**WHAT THE TASK ASKS:** Which lines contain the word "from"? Return each of them as written.

-------

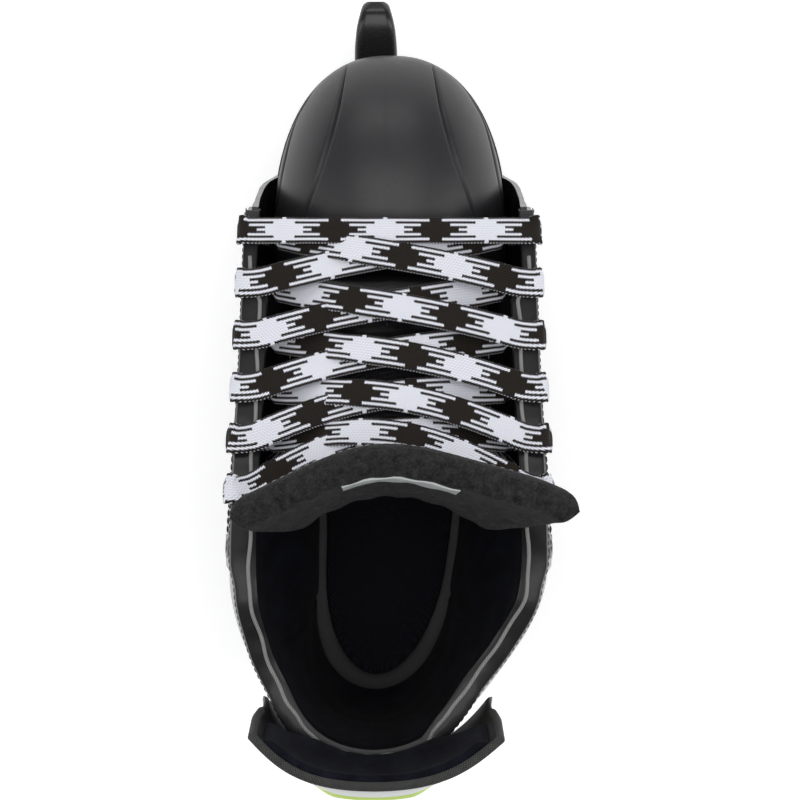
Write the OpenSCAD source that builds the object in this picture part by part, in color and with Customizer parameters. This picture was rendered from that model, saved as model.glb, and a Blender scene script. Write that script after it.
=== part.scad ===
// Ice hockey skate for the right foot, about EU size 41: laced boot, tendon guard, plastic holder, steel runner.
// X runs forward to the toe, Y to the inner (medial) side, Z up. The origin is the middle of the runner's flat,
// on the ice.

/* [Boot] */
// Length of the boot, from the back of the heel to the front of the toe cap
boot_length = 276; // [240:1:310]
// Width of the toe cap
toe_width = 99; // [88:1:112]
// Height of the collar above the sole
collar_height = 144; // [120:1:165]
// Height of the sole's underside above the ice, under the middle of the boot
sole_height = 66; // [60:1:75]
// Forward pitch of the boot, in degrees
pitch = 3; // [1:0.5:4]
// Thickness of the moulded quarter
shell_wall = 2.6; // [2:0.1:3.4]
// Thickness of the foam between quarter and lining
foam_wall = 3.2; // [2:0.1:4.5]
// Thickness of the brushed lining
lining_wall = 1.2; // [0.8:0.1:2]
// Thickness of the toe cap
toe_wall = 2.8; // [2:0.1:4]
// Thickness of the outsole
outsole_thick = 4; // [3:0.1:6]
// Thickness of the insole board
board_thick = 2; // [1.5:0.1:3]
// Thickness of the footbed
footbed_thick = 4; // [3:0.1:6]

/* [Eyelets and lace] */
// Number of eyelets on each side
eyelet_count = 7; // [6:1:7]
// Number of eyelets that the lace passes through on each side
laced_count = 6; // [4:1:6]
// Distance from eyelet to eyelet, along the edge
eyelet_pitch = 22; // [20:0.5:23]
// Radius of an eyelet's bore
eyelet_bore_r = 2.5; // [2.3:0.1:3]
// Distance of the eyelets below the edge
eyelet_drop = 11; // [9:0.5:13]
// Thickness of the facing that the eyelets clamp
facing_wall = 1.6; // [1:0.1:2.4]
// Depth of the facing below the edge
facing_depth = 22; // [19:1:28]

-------

**SOLUTION:**
Write the OpenSCAD source that builds the object in this picture part by part, in color and with Customizer parameters. This picture was rendered from that model, saved as model.glb, and a Blender scene script. Write that script after it.
// Length of the boot, from the back of the heel to the front of the toe cap
// Distance from eyelet to eyelet, along the edge